PARIS – In an
exasperated outburst, just before he left the presidency of the European
Central Bank, Jean-Claude Trichet complained that, “as a policymaker during the
crisis, I found the available [economic and financial] models of limited help.
In fact, I would go further: in the face of the crisis, we felt abandoned by
conventional tools.”
So far, relatively little help has been forthcoming from the engineers and physicists in whom Trichet placed his faith, though there has been some response. Robert May, an eminent climate change expert, has argued that techniques from his discipline may help explain financial-market developments. Epidemiologists have suggested that the study of how infectious diseases are propagated may illuminate the unusual patterns of financial contagion that we have seen in the last five years.
These are fertile fields for future study, but what of the core disciplines of economics and finance themselves? Can nothing be done to make them more useful in explaining the world as it is, rather than as it is assumed to be in their stylized models?
George Soros has put generous funding behind the Institute for New Economic Thinking (INET). The Bank of England has also tried to stimulate fresh ideas. The proceedings of a conference that it organized earlier this year have now been edited under the provocative title What’s the Use of Economics?
Some of the recommendations that emerged from that conference are straightforward and concrete. For example, there should be more teaching of economic history. We all have good reason to be grateful that US Federal Reserve Chairman Ben Bernanke is an expert on the Great Depression and the authorities’ flawed policy responses then, rather than in the finer points of dynamic stochastic general equilibrium theory.

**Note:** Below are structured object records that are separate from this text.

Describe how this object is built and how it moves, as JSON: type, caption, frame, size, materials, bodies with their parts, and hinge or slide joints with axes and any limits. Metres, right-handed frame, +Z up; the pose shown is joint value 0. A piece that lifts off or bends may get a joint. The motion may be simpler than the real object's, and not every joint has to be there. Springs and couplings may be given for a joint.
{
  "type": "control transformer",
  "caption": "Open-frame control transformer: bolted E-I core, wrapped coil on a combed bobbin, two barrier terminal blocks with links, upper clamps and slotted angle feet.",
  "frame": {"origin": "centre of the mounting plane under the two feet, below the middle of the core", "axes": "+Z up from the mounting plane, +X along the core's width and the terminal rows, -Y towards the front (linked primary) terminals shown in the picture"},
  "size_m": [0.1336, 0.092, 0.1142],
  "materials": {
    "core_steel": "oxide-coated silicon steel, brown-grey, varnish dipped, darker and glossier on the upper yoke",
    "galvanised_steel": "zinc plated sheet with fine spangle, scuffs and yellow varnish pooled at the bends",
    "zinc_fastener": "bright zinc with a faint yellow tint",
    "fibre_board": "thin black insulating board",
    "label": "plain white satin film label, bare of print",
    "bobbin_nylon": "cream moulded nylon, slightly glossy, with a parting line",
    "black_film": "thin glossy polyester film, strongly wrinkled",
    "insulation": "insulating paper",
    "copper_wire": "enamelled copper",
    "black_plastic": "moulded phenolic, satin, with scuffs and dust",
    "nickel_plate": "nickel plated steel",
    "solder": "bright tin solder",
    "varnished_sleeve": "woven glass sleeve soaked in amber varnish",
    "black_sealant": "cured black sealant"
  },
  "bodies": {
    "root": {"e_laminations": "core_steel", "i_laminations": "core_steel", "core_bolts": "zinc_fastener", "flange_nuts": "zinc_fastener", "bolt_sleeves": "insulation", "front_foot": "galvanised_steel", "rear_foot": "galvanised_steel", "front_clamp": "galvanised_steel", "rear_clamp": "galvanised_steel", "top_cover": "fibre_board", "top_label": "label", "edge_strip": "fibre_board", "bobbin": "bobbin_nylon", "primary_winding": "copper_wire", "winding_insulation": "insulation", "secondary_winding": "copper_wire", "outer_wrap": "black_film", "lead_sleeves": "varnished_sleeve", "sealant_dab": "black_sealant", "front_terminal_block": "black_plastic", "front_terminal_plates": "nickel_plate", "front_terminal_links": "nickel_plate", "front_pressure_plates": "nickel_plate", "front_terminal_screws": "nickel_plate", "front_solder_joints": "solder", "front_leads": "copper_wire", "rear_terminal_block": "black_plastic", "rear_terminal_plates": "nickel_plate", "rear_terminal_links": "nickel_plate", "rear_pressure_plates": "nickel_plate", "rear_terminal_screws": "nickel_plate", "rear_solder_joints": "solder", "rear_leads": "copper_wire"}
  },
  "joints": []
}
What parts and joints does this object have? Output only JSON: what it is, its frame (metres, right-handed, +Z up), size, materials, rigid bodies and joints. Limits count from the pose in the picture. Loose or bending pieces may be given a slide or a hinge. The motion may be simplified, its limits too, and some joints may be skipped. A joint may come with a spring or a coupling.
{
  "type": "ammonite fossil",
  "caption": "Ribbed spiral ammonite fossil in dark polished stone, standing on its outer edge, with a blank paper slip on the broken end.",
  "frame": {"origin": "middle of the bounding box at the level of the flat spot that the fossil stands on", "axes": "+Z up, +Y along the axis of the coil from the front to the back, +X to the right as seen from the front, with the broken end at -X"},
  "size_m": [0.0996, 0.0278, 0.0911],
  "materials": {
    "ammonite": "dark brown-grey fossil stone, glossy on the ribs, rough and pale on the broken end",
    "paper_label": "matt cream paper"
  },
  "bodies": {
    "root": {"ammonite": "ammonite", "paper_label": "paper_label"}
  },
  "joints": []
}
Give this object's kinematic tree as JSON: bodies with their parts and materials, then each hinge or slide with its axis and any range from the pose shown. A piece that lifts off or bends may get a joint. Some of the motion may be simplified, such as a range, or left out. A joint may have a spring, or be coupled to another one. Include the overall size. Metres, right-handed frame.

As a result, he was ready to adopt unconventional measures when the crisis erupted, and was persuasive in influencing his colleagues.
Many conference participants agreed that the study of economics should be set in a broader political context, with greater emphasis on the role of institutions. Students should also be taught some humility. The models to which they are still exposed have some explanatory value, but within constrained parameters. And painful experience tells us that economic agents may not behave as the models suppose they will.
But it is not clear that a majority of the profession yet accepts even these modest proposals. The so-called “Chicago School” has mounted a robust defense of its rational expectations-based approach, rejecting the notion that a rethink is required. The Nobel laureate economist Robert Lucas has argued that the crisis was not predicted because economic theory predicts that such events cannot be predicted. So all is well.
And there is disturbing evidence that news of the crisis has not yet reached some economics departments. Stephen King, Group Chief Economist of HSBC, notes that when he asks recent university graduates (and HSBC recruits a large number of them) how much time they spent in lectures and seminars on the financial crisis, “most admitted that the subject had not even been raised.” Indeed, according to King, “Young economists arrive in the financial world with little or no knowledge of how the financial system operates.”
I am sure they learn fast at HSBC. (In the future, one assumes, they will learn quickly about money laundering regulations as well.) But it is depressing to hear that many university departments are still in denial. That is not because students lack interest: I teach a course at Sciences Po in Paris on the consequences of the crisis for financial markets, and the demand is overwhelming.
We should not focus attention exclusively on economists, however. Arguably the elements of the conventional intellectual toolkit found most wanting are the capital asset pricing model and its close cousin, the efficient-market hypothesis. Yet their protagonists see no problems to address.
On the contrary, the University of Chicago’s Eugene Fama has described the notion that finance theory was at fault as “a fantasy,” and argues that “financial markets and financial institutions were casualties rather than causes of the recession.” And the efficient-market hypothesis that he championed cannot be blamed, because “most investing is done by active managers who don’t believe that markets are efficient.”
This amounts to what we might call an “irrelevance” defense: Finance theorists cannot be held responsible, since no one in the real world pays attention to them!
Fortunately, others in the profession do aspire to relevance, and they have been chastened by the events of the last five years, when price movements that the models predicted should occur once in a million years were observed several times a week. They are working hard to understand why, and to develop new approaches to measuring and monitoring risk, which is the main current concern of many banks.
These efforts are arguably as important as the specific and detailed regulatory changes about which we hear much more. Our approach to regulation in the past was based on the assumption that financial markets could to a large extent be left to themselves, and that financial institutions and their boards were best placed to control risk and defend their firms.
These assumptions took a hard hit in the crisis, causing an abrupt shift to far more intrusive regulation. Finding a new and stable relationship between the financial authorities and private firms will depend crucially on a reworking of our intellectual models. So the Bank of England is right to issue a call to arms. Economists would be right to heed it.
Howard Davies was Director of the London School of
Economics (2003-11), and was the first chairman of the United
Kingdom’s principal financial regulatory
body, the Financial Services Authority (1997-2003), which he established at the
request of the British government. Previously, he served as Deputy Governor of
the Bank of England and
Director-General of the Confederation of British Industry.